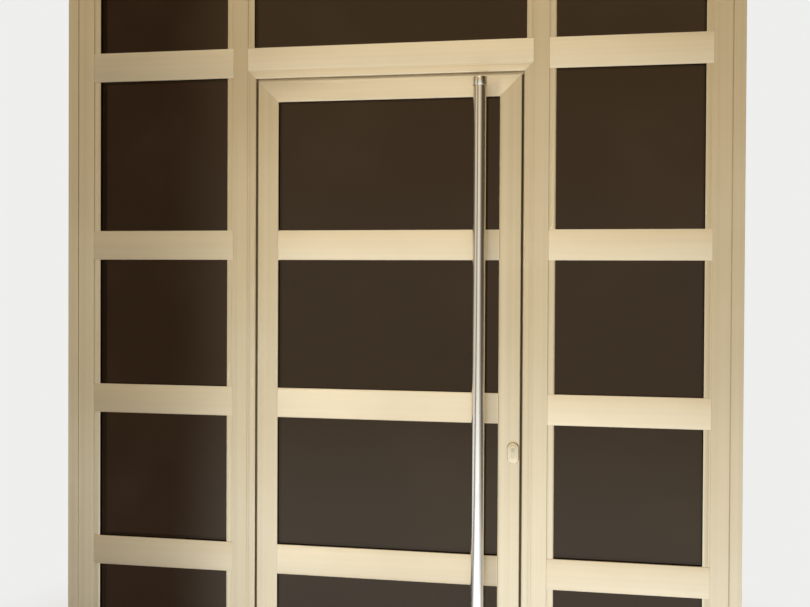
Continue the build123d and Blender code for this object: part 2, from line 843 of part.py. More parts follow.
side_span = (mullion_tip, jamb_tip)
cross_legs = (rail_leg, rail_leg)
levels = [(sill_top, rail_4), (rail_4 + rail_height, rail_3)]
levels += [(rail_3 + rail_height, rail_2), (rail_2 + rail_height, rail_1)]
levels += [(transom_top, head_low)]
side_openings = [(*side_span, low, high, cross_legs) for low, high in levels]
side_glazing = glaze_all(side_openings, post_leg, leg_back, frame_depth - bead_shy)
light_edge = mullion_inner - post_leg
top_opening = [(-light_edge, light_edge, transom_top, head_low, cross_legs)]
top_glazing = glaze_all(top_opening, post_leg, leg_back, frame_depth - bead_shy)
leaf_openings = [(-leaf_tip, leaf_tip, low, high, cross_legs) for low, high in levels[:3]]
upper_legs = (rail_leg, leaf_leg)
leaf_openings += [(-leaf_tip, leaf_tip, rail_2 + rail_height, leaf_top - leaf_face, upper_legs)]
leaf_glazing = glaze_all(leaf_openings, leaf_leg, hook_back, leaf_back - bead_shy)


def both_sides(pieces):
    """Right-hand pieces together with their left-hand copies."""
    return pieces + [mirrored(piece) for piece in pieces]


def frame_glazing(kind):
    """One kind of glazing piece of both side lights and the top light."""
    return group(both_sides(side_glazing[kind]) + top_glazing[kind])


right_jamb = post(jamb_outer, jamb_inner, jamb_tip)
right_mullion = post(mullion_inner, mullion_outer, mullion_tip)
left_mullion = mirrored(right_mullion)
frame_corner = (mullion_inner, transom_low)
leaf_corner = (leaf_edge, leaf_top)
door_post = mitred_upright(door_frame_section(), frame_corner, threshold_height)
stile = mitred_upright(leaf_section(), leaf_corner, leaf_bottom)

face_slot = block((wing_edge - wall - 1, wing_edge + 1), face_y, (face_low, face_high))
cylinder_hole = cylinder_window(leaf_front - 1, leaf_back + 1)
lock_stile = without(stile, [face_slot, cylinder_hole] + lock_screws()[-2:])
hinge_stile = without(mirrored(stile), leaf_hinge_screws)
left_mullion = without(left_mullion, frame_hinge_screws)
lock_post = without(door_post, strike_screws())
lock_post -= strike_holes(door_body - 1, door_body + wall + 1)
side_head = side_rail(head_low, screen_top, rail_leg, 0)
side_upper_rail = side_rail(rail_1, transom_top, rail_leg, rail_leg)
side_sill = side_rail(0, sill_top, 0, rail_leg)
lower_rails = [side_rail(z, z + rail_height, rail_leg, rail_leg) for z in (rail_2, rail_3, rail_4)]
transom_span = (-mullion_inner, mullion_inner, transom_low, transom_top)
head_span = (-mullion_inner, mullion_inner, head_low, screen_top)
top_strip = top_light_strip()
cleat_y = (wing_front + wall, leaf_back - 2 * wall)
cleat_corner = (wing_edge - wall, leaf_top + rebate_wing - wall)
leaf_cleat = corner_cleat(*cleat_corner, leaf_cleat_width, cleat_y)
cleat_y = (lip_back + wall, frame_depth - 2 * wall)
cleat_corner = (mullion_inner - wall, transom_low - wall)
frame_cleat = corner_cleat(*cleat_corner, frame_cleat_width, cleat_y)
stop_y = (lip_back, wing_front - seat_gap)
stop_edge = lip_edge + stop_setback
stop_z = (lip_low + stop_setback, lip_low + stop_setback + stop_lap)
stop_side = block((stop_edge, stop_edge + stop_width), stop_y, (threshold_height, stop_z[1]))
stop_head = block((-stop_edge, stop_edge), stop_y, stop_z)
brush_y = grown((frame_depth / 2, frame_depth / 2), brush_width / 2)
brush_z = (threshold_height + seat_gap, leaf_bottom)
deadbolt = block((bolt_back, bolt_tip), bolt_y, (bolt_low, bolt_high))
case_cuts = lock_screws()

pieces = {
    "left_jamb": mirrored(right_jamb),
    "right_jamb": right_jamb,
    "left_mullion": left_mullion,
    "right_mullion": right_mullion,
    "left_wall_channel": mirrored(wall_channel()),
    "right_wall_channel": wall_channel(),
    "left_head": mirrored(side_head),
    "right_head": side_head,
    "left_upper_rail": mirrored(side_upper_rail),
    "right_upper_rail": side_upper_rail,
    "left_lower_rails": group([mirrored(rail) for rail in lower_rails]),
    "right_lower_rails": group(lower_rails),
    "left_sill": mirrored(side_sill),
    "right_sill": side_sill,
    "centre_head": cross_member(*head_span, rail_leg, 0, 0, frame_depth),
    "door_transom": cross_member(*transom_span, 0, rail_leg, 0, frame_depth),
    "top_light_side_strips": group(both_sides([top_strip])),
    "door_frame_hinge_side": mirrored(door_post),
    "door_frame_lock_side": lock_post,
    "door_frame_head": mitred_head(door_frame_section(), frame_corner, mullion_inner),
    "door_frame_corner_cleats": group(both_sides([frame_cleat])),
    "door_stop_seal": group(both_sides([stop_side]) + [stop_head]),
    "threshold": threshold(),
    "left_panes": group([mirrored(pane) for pane in side_glazing["panes"]]),
    "right_panes": group(side_glazing["panes"]),
    "top_light_pane": top_glazing["panes"][0],
    "frame_glazing_seals": frame_glazing("seals"),
    "frame_glazing_beads": frame_glazing("beads"),
    "frame_setting_blocks": frame_glazing("blocks"),
    "hinge_frame_wings": group([frame_wing(height) for height in hinge_heights]),
    "hinge_pins": group([hinge_pin(height) for height in hinge_heights]),
    "strike_plate": strike_plate(),
    "frame_screws": group(strike_screws() + frame_hinge_screws),
    "hinge_stile": hinge_stile,
    "lock_stile": lock_stile,
    "leaf_top_rail": drilled(
        mitred_head(leaf_section(), leaf_corner, wing_edge + 1), top_support
    ),
    "leaf_rail_2": leaf_rail(rail_2, rail_2 + rail_height, rail_leg),
    "leaf_rail_3": drilled(leaf_rail(rail_3, rail_3 + rail_height, rail_leg), middle_support),
    "leaf_rail_4": leaf_rail(rail_4, rail_4 + rail_height, rail_leg),
    "leaf_bottom_rail": drilled(leaf_rail(leaf_bottom, sill_top, 0), bottom_support),
    "leaf_panes": group(leaf_glazing["panes"]),
    "leaf_glazing_seals": group(leaf_glazing["seals"]),
    "leaf_glazing_beads": group(leaf_glazing["beads"]),
    "leaf_setting_blocks": group(leaf_glazing["blocks"]),
    "leaf_corner_cleats": group(both_sides([leaf_cleat])),
    "hinge_leaf_wings": group([leaf_wing(height) for height in hinge_heights]),
    "pull_bar": pull_bar(),
    "pull_bar_collars": group([collar(bar_bottom), collar(bar_top - collar_height)]),
    "pull_bar_standoffs": group([standoff(height) for height in supports]),
    "pull_bar_bolts": group([bar_bolt(height) for height in supports]),
    "lock_case": without(lock_case(), case_cuts),
    "lock_faceplate": without(lock_faceplate(), case_cuts),
    "escutcheons": group([outer_escutcheon(), inner_escutcheon()]),
    "cylinder_body": cylinder_body(),
    "brush_seal": block((-leaf_box, leaf_box), brush_y, brush_z),
    "leaf_screws": group(lock_screws() + leaf_hinge_screws),
    "deadbolt": deadbolt,
    "latch_bolt": latch_bolt(),
    "cylinder_plug": cylinder_plug(),
    "thumb_turn": thumb_turn(),
}

os.makedirs("parts", exist_ok=True)
for name, piece in pieces.items():
    export_step(piece, f"parts/{name}.step")
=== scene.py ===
import math
import random

import bmesh
import bpy
from mathutils import Matrix, Vector


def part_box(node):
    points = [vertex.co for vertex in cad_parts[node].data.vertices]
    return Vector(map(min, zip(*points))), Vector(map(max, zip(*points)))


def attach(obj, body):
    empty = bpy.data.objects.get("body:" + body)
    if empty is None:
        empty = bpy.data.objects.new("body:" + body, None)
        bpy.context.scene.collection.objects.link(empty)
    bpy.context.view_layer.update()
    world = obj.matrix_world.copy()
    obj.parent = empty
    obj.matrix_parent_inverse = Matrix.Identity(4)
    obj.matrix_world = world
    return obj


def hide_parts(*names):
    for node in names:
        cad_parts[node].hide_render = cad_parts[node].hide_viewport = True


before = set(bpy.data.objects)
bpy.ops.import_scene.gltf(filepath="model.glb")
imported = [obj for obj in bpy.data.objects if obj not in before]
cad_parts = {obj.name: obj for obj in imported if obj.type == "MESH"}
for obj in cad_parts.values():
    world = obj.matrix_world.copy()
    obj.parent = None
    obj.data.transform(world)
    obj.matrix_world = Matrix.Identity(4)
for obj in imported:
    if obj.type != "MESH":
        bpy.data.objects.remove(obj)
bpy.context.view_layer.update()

# Jambs and mullions
# Hollow aluminium extrusions, anodised in a satin champagne tone, that stand the full
# height of the screen. The recessed leg along each side holds the glass.


class Value:
    """A value on its way through a finish, so that sums of it read as arithmetic."""

    def __init__(self, finish, socket):
        self.finish = finish
        self.socket = socket

    def maths(self, operation, first, second):
        return self.finish.node("ShaderNodeMath", {"operation": operation}, {0: first, 1: second})

    def __add__(self, other):
        return self.maths("ADD", self, other)

    def __radd__(self, other):
        return self.maths("ADD", other, self)

    def __sub__(self, other):
        return self.maths("SUBTRACT", self, other)

    def __rsub__(self, other):
        return self.maths("SUBTRACT", other, self)

    def __mul__(self, other):
        return self.maths("MULTIPLY", self, other)


class Nodes:
    """The nodes of a finish or of the light around the screen."""

    def __init__(self, tree):
        self.tree = tree

    def feed(self, socket, value):
        if isinstance(value, Value):
            self.tree.links.new(value.socket, socket)
        else:
            socket.default_value = value

    def node(self, kind, settings, inputs, output=0):
        made = self.tree.nodes.new(kind)
        for key, value in settings.items():
            setattr(made, key, value)
        for key, value in inputs.items():
            self.feed(made.inputs[key], value)
        return Value(self, made.outputs[output])

    def between(self, value, low, high):
        """A smooth step from nought at the low value to one at the high value."""
        ends = {"Value": value, "From Min": low, "From Max": high}
        return self.node("ShaderNodeMapRange", {"interpolation_type": "SMOOTHSTEP"}, ends)

    def mixed(self, share, first, second):
        """Two colours, the second one growing with the share."""
        inputs = {0: share, 6: first, 7: second}
        return self.node("ShaderNodeMix", {"data_type": "RGBA"}, inputs, 2)


class Finish(Nodes):
    """A surface finish: a shader with its fixed values, and what varies over the surface."""

    def __init__(self, name, **fixed):
        self.material = bpy.data.materials.new(name)
        self.material.use_nodes = True
        super().__init__(self.material.node_tree)
        self.shader = self.tree.nodes["Principled BSDF"]
        for socket, value in fixed.items():
            self.shader.inputs[socket.replace("_", " ")].default_value = value

    def noise(self, scale, detail=2.0, shift=0.0):
        """Noise from nought to one, with its own scale along each axis of the piece."""
        place = self.node("ShaderNodeTexCoord", {}, {}, "Object")
        moved = {"Vector": place, "Location": (shift, shift, shift), "Scale": scale}
        point = self.node("ShaderNodeMapping", {}, moved)
        inputs = {"Vector": point, "Scale": 1.0, "Detail": detail}
        return self.node("ShaderNodeTexNoise", {}, inputs)

    def place(self, axis):
        """The place along one axis of the screen in metres: Z is the height above the floor."""
        place = self.node("ShaderNodeTexCoord", {}, {}, "Object")
        return self.node("ShaderNodeSeparateXYZ", {}, {"Vector": place}, axis)

    def relief(self, height, strength, distance):
        """A shallow relief in the surface."""
        inputs = {"Height": height, "Strength": strength, "Distance": distance}
        return self.node("ShaderNodeBump", {}, inputs)

    def vary(self, **sockets):
        for socket, value in sockets.items():
            self.feed(self.shader.inputs[socket.replace("_", " ")], value)


def tone(red, green, blue):
    """A colour, given as it looks on a screen from 0 to 255."""
    linear = [(part / 255 / 12.92) if part < 11 else ((part / 255 + 0.055) / 1.055) ** 2.4
              for part in (red, green, blue)]
    return (*linear, 1.0)


LEVEL, UPRIGHT = 0, 2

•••

The lines to return run from the one containing "obj.parent = None" down to the one containing "# height of"; give them exactly, both included, and no others.

    obj.parent = None
    obj.data.transform(world)
    obj.matrix_world = Matrix.Identity(4)
for obj in imported:
    if obj.type != "MESH":
        bpy.data.objects.remove(obj)
bpy.context.view_layer.update()

# Jambs and mullions
# Hollow aluminium extrusions, anodised in a satin champagne tone, that stand the full
# height of the screen. The recessed leg along each side holds the glass.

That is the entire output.